Wagner is relentless with the short stuff on most days. On days such as this, he can be a nightmare. Moreover, New Zealand went all-in with the ploy from both ends. Tim Southee banged it in outside Soumya Sarkar’s off-stump, having the batsman in two minds and eventually gloving to the keeper.

Then, Colin de Grandhomme snapped up the big fish. It was an antithetical ending to an innings of such ferocity. Having laid into the New Zealand attack with a barrage of boundaries, Iqbal picked the most harmless of deliveries – a long hop outside off – and guided it into the hands of Kane Williamson at gully. With three wickets gone for 33 runs, Bangladesh were in the middle of a collapse.

Things never looked up thereafter. Mahmudullah, like Mithun, dared to pull Wagner and sent a top-edge down long leg’s throat. By tea, Bangladesh had lost their last recognised batsman, Mehidy Hasan, who couldn’t successfully fend away another short ball from Wagner, being caught at short leg.

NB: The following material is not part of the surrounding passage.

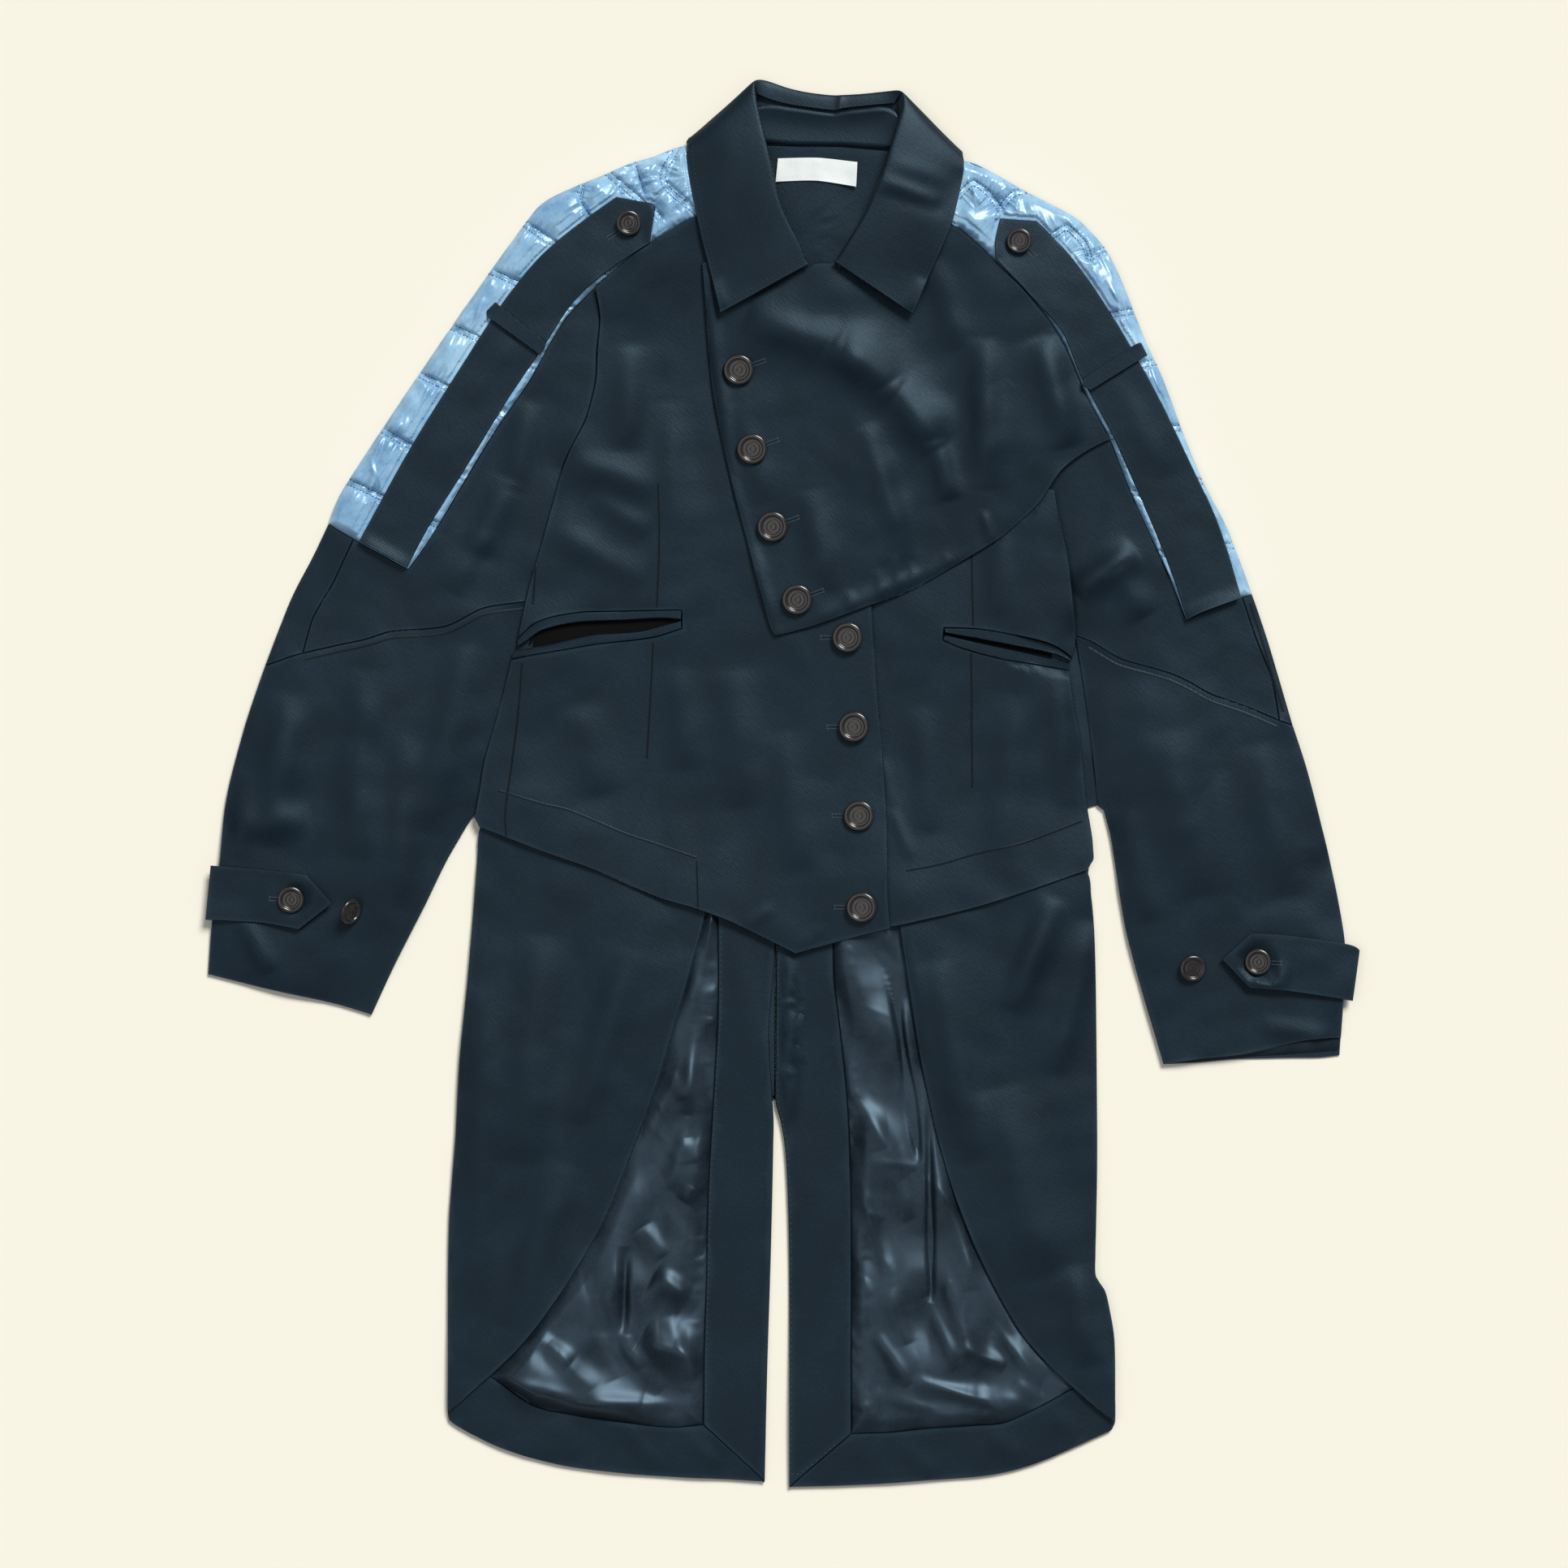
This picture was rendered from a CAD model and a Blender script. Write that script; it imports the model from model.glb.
"""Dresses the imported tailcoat: cloth, quilting, linings, stitching and buttons, lying on a pale floor.

The sections follow the coat as it is put together, from the panels that lie on the table to the buttons.
Places are in millimetres, seen from above, until a mesh is made.
"""
import math

import bpy
import numpy as np
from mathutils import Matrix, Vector, noise
from mathutils.bvhtree import BVHTree


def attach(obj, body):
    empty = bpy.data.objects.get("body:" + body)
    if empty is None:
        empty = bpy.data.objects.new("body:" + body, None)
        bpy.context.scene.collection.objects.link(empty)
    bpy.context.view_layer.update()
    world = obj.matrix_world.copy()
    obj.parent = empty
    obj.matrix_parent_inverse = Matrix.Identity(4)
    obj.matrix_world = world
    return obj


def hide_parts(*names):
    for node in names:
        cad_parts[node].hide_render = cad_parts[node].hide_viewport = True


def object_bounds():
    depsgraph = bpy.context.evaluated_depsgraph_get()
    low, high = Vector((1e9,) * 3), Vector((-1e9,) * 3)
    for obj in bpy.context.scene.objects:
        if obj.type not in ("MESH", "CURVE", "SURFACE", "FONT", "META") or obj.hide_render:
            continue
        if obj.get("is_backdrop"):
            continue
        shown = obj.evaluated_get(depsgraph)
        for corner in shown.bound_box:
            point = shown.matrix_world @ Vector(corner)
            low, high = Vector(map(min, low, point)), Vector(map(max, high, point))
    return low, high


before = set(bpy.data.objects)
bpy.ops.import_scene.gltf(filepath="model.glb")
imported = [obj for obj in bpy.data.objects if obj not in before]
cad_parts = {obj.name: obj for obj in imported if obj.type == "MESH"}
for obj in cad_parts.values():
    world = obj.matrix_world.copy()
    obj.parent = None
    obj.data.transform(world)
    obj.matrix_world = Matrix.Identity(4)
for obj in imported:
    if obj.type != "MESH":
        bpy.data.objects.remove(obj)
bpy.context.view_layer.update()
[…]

With the core of the batting having hardly shown restraint, not much could be expected of the lower order. In four overs after tea, Wagner and Southee took the three remaining wickets to wrap up the Bangladesh innings in under 60 overs.

Having pulled the bulk of the weight with the ball, Wagner’s day wasn’t done yet, as he was seen padded up, to be used as nightwatchman. But Jeet Raval and Tom Latham didn’t let the need arise, holding fort for 28 overs. Raval notched up his eighth Test fifty, while Latham’s golden home summer continued, with him looking good for another fifty of his own.